-- YOUR OBJECTIVE --
Please restate, exactly as written, the lines running from the beginning of the material through the line that has "return np.sqrt(1 - t**2)" in it.

-- DATASET CONTENT --
((

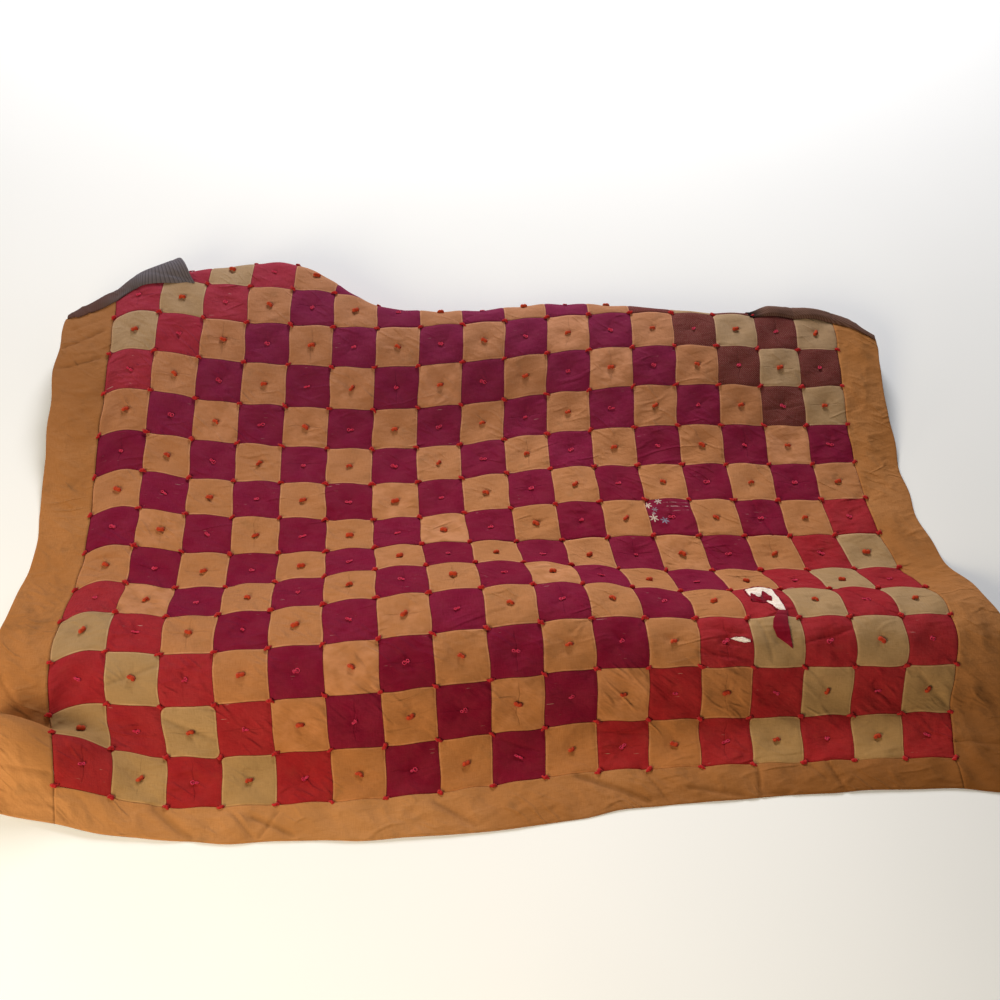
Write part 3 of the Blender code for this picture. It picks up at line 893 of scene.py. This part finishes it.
def hem_round(u, v):
    """1 on the quilt, falling like a circle's edge to 0 in the last few millimetres."""
    t = np.clip((towards_hem(u, v) - HEM_SHARE) / (1 - HEM_SHARE), 0, 1)
    return np.sqrt(1 - t**2)


def border_piece(name, node, u, v):
    """One border as a closed sheet, thinned round its hem."""
    lower, upper, _, _ = upper_face(u, v)
    share = between((HEM_LEAST, 1.0), hem_round(u, v))[..., None]
    upper = lower + (upper - lower) * share
    piece = closed_sheet(name, upper, lower, u, v, 0, [border_tan, cloths[BACKING]], 3)
    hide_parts(node)
    return piece


def make_borders():
    """The four borders: grids from the seam out to the hem, the side ones with the corners."""
    shares = hem_stations(CELLS * 0.8)
    across = stations(0, COLUMNS, CELLS * 0.8)
    across[[0, -1]] += (half_gap, -half_gap)
    u, share = np.meshgrid(across, shares[::-1])
    hem_v = read_sections(u, "hem_width") / PATCH
    border_piece("bottom_border", "border_bottom", u, -half_gap - share * (hem_v - half_gap))
    u, share = np.meshgrid(across, shares)
    border_piece("top_border", "border_top", u, ROWS + half_gap + share * (TOP_V - half_gap))
    inner_v = stations(0, ROWS, CELLS * 0.8)
    for name, node, seam, direction in (("left_border", "border_left", 0, -1),
                                        ("right_border", "border_right", COLUMNS, 1)):
        line = np.sort(seam + direction * (half_gap + shares * (SIDE_U - half_gap)))
        low = shares[::-1][:-1]
        u, v = np.meshgrid(line, np.concatenate((-low, inner_v, ROWS + shares[1:] * TOP_V)))
        v[:len(low)] *= read_sections(u, "hem_width") / PATCH
        border_piece(name, node, u, v)


field_part("patchwork_lower_rows", 0, 6)
field_part("patchwork_upper_rows", 6, 12)
field_part("patchwork_turned_rows", 12, 15)
make_borders()


# Pieces laid on the quilt, as the solids have them
def laid_on(name, node, u, v, bottom, thick, material, aside=0.0, loose=False):
    """A thin piece on the quilt's upper face, from bottom to bottom plus thick over it.

    A loose one has any outline. In the others each grid column has one u.
    """
    face, normal, across = on_points(u, v) if loose else upper_face(u, v)[1:]
    lower = face + normal * bottom[..., None] + across * np.broadcast_to(aside, u.shape)[..., None]
    upper = lower + normal * np.broadcast_to(thick, u.shape)[..., None]
    piece = closed_sheet(name, upper, lower, u, v, 0, [material], 1)
    if node:
        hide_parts(node)
    return piece


def turned_corner():
    """The quilt's own corner turned up over the back fold, plump between its edges."""
    reach = np.linspace(0, 1, 120)
    u, share = np.meshgrid(between((-0.98, 1.12), reach), np.linspace(0, 1, 40))
    turn = read_sections(u, "turn_v")
    edge = np.interp(reach, (0, 0.12, 0.5, 1), (0.16, -0.04, -0.17, -0.12))
    edge = edge + 0.03 * drift(u, u * 0, (0.5, 1), 31)
    v = turn + edge + (0.85 - edge) * share
    lift = 0.0015 + 0.037 * reach**3 * np.sin(np.pi / 2 * share)
    plump = np.sqrt(np.sin(np.pi * np.clip(share, 0.0, 1.0)))
    ripple = 0.0016 * drift(u, v, (0.6, 0.14), 32) * plump
    thick = 0.0012 + 0.0068 * plump * between((0.7, 1.0), reach) + ripple
    slant = PATCH * (0.60 - 0.88 * share) * ease((reach - 0.70) / 0.30)
    piece = laid_on("turned_up_corner", "turned_corner", u, v, lift, thick, cloths[BACKING],
                    slant)


def rolled_edge():
    """The hem rolled up over the back fold at the right."""
    reach = np.linspace(0, 1, 150)
    u, share = np.meshgrid(between((14.9, 18.0), reach), np.linspace(0, 1, 24))
    v = read_sections(u, "turn_v") + between((0.06, 0.50), share) - 0.05 * reach
    round_top = np.sqrt(np.sin(np.pi * share))
    twist = 0.0012 * drift(u + v * 1.2, v, (0.35, 0.5), 33)
    taper = ease(reach / 0.18) * (0.12 + 0.88 * ease((1 - reach) / 0.45))
    thick = 0.0014 + (0.0175 + 2 * twist) * round_top * taper
    piece = laid_on("rolled_hem", "rolled_edge", u, v, np.full(u.shape, LAID_GAP), thick,
                    hem_brown)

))

-- EXPECTED OUTPUT --
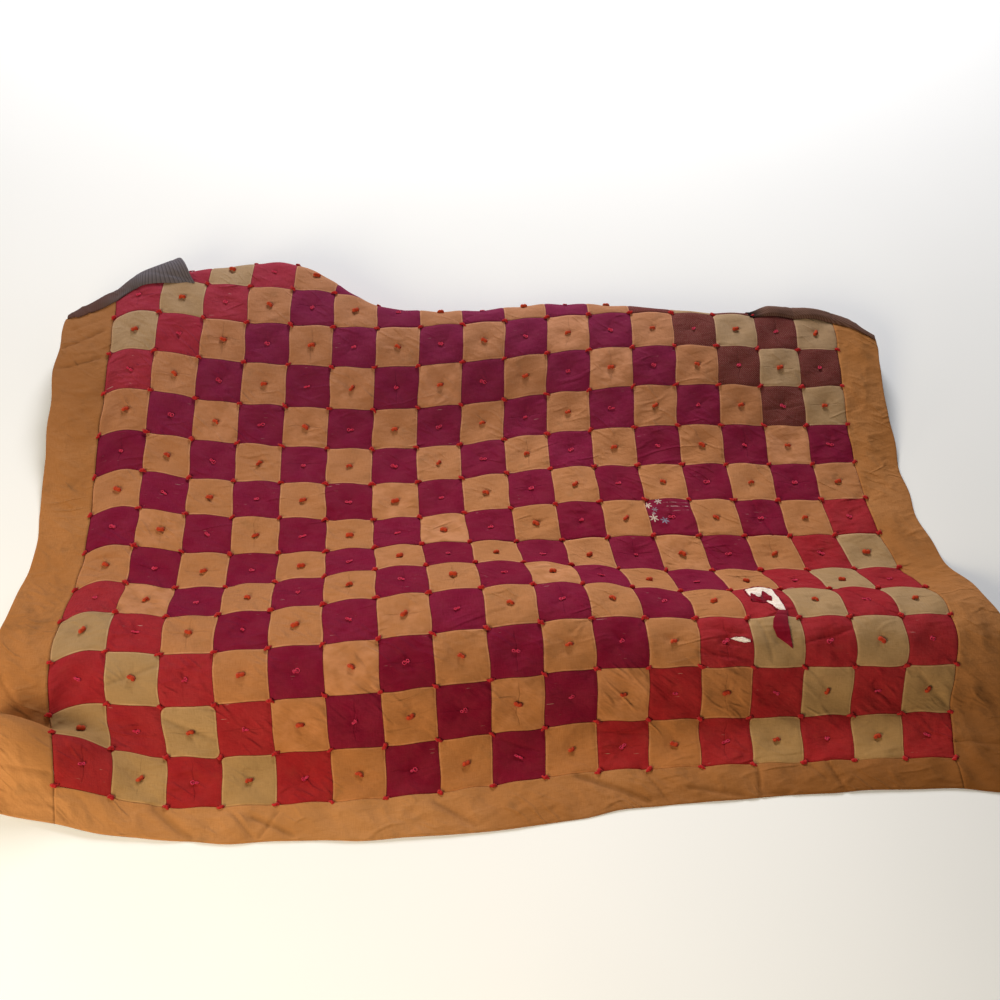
Write part 3 of the Blender code for this picture. It picks up at line 893 of scene.py. This part finishes it.
def hem_round(u, v):
    """1 on the quilt, falling like a circle's edge to 0 in the last few millimetres."""
    t = np.clip((towards_hem(u, v) - HEM_SHARE) / (1 - HEM_SHARE), 0, 1)
    return np.sqrt(1 - t**2)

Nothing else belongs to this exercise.